Given request.
Output exactly, and only, the lines from the line containing "number = index + 1" through the line containing "bpy.context.view_layer.update()", both included.

Data extracted from a collection:
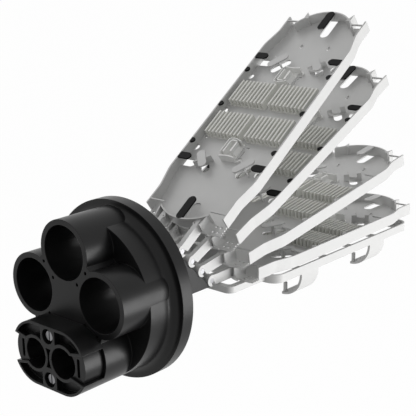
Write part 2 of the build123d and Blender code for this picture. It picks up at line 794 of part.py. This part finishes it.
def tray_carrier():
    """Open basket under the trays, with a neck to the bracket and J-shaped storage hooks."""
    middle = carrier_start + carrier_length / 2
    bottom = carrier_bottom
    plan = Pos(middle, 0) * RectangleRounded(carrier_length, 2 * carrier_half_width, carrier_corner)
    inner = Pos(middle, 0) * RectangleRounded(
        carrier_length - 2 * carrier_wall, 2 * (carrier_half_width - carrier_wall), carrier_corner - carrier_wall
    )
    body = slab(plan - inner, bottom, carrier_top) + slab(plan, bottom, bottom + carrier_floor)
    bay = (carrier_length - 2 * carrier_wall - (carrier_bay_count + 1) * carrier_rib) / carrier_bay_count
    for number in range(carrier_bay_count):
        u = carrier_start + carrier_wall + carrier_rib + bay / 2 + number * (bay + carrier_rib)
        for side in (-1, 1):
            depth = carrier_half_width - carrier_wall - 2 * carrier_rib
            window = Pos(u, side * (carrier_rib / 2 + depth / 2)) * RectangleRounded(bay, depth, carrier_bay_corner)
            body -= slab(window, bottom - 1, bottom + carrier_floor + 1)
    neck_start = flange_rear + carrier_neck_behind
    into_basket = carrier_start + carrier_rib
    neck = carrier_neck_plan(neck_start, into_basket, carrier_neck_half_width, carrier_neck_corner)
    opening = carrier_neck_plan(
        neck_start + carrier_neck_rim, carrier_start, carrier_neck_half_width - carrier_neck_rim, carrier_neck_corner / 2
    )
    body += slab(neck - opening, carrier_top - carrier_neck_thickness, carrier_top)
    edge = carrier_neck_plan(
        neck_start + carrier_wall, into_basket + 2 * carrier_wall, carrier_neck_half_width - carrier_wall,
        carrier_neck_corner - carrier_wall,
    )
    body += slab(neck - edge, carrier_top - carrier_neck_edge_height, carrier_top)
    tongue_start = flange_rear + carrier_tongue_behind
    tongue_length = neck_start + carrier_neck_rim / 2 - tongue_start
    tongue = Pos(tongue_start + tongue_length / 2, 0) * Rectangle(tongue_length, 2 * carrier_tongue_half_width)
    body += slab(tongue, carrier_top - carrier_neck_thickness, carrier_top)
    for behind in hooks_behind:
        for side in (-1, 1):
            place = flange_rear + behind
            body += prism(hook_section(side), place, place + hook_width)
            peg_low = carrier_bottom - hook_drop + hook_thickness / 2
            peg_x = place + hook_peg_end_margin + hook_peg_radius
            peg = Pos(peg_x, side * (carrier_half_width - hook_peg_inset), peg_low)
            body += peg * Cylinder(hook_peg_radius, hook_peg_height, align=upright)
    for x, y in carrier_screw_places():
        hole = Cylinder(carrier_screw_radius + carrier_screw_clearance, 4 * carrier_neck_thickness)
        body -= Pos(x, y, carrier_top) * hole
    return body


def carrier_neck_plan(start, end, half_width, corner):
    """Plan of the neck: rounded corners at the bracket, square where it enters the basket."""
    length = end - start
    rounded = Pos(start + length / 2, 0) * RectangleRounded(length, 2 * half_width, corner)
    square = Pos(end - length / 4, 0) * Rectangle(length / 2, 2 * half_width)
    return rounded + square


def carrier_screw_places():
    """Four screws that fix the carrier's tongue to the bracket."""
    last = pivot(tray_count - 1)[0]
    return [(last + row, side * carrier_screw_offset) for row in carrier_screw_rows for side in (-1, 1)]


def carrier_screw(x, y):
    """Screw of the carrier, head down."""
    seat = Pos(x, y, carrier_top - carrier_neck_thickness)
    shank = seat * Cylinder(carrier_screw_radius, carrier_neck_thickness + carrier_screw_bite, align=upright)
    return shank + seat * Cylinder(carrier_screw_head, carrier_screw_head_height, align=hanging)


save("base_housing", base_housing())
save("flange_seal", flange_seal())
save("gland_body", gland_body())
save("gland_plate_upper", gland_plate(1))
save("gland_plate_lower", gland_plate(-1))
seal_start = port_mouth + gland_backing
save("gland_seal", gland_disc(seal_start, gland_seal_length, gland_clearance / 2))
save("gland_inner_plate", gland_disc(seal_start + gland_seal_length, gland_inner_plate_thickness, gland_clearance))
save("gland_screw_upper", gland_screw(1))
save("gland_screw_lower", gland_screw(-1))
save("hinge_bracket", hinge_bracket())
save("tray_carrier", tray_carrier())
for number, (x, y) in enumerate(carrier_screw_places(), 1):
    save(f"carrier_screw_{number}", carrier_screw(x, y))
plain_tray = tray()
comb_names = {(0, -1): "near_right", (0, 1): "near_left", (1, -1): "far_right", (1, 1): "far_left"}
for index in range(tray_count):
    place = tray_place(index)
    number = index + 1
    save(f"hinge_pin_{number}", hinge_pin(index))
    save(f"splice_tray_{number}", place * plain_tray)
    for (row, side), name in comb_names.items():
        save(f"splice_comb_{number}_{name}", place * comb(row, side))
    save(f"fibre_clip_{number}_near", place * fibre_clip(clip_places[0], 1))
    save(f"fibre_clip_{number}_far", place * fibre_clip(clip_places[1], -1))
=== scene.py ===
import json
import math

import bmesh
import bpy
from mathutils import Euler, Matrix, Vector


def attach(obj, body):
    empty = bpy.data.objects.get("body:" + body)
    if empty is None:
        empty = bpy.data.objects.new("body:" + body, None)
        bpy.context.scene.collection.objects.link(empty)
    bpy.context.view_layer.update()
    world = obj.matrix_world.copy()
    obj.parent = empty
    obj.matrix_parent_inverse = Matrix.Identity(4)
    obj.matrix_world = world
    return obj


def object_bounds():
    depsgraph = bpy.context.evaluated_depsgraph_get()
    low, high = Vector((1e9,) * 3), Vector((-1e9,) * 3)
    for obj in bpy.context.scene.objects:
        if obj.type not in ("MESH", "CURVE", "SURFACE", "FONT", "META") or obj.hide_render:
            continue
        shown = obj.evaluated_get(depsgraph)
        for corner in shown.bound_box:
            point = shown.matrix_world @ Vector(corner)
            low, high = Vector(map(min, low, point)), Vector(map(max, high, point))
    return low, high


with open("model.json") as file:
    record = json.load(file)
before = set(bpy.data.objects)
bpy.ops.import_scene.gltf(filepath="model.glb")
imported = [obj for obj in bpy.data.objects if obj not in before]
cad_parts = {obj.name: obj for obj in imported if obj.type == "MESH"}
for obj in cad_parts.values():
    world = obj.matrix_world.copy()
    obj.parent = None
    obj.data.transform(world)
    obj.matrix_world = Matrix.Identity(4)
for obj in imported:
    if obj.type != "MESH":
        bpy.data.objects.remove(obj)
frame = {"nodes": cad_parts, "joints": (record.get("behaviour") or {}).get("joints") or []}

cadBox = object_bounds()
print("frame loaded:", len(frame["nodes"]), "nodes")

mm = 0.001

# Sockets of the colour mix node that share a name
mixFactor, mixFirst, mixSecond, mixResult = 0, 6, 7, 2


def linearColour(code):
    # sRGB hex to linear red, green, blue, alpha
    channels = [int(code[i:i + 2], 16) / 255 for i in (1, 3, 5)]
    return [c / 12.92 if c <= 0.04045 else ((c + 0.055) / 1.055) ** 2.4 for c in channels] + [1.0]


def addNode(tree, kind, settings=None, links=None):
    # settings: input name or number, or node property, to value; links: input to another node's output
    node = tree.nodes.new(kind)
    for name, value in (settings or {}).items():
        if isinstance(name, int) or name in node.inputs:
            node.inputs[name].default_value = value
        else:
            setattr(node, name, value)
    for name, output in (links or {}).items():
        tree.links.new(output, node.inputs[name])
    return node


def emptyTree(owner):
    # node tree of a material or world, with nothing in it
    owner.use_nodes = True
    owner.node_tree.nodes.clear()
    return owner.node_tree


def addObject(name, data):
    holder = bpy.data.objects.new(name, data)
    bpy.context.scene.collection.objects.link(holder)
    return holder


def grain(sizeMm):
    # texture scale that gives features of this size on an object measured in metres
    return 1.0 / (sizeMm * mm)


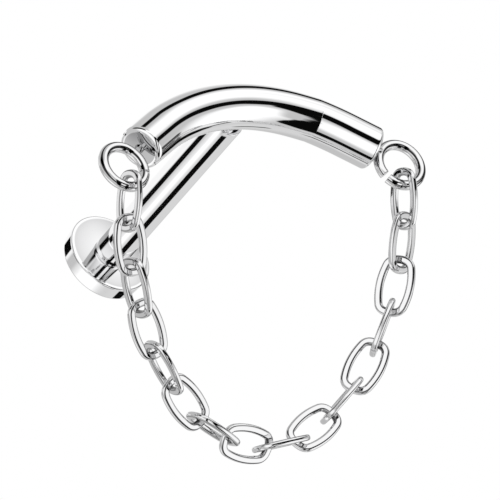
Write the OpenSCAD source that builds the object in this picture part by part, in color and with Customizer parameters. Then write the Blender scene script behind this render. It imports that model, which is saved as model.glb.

Task output.
    number = index + 1
    save(f"hinge_pin_{number}", hinge_pin(index))
    save(f"splice_tray_{number}", place * plain_tray)
    for (row, side), name in comb_names.items():
        save(f"splice_comb_{number}_{name}", place * comb(row, side))
    save(f"fibre_clip_{number}_near", place * fibre_clip(clip_places[0], 1))
    save(f"fibre_clip_{number}_far", place * fibre_clip(clip_places[1], -1))
=== scene.py ===
import json
import math

import bmesh
import bpy
from mathutils import Euler, Matrix, Vector


def attach(obj, body):
    empty = bpy.data.objects.get("body:" + body)
    if empty is None:
        empty = bpy.data.objects.new("body:" + body, None)
        bpy.context.scene.collection.objects.link(empty)
    bpy.context.view_layer.update()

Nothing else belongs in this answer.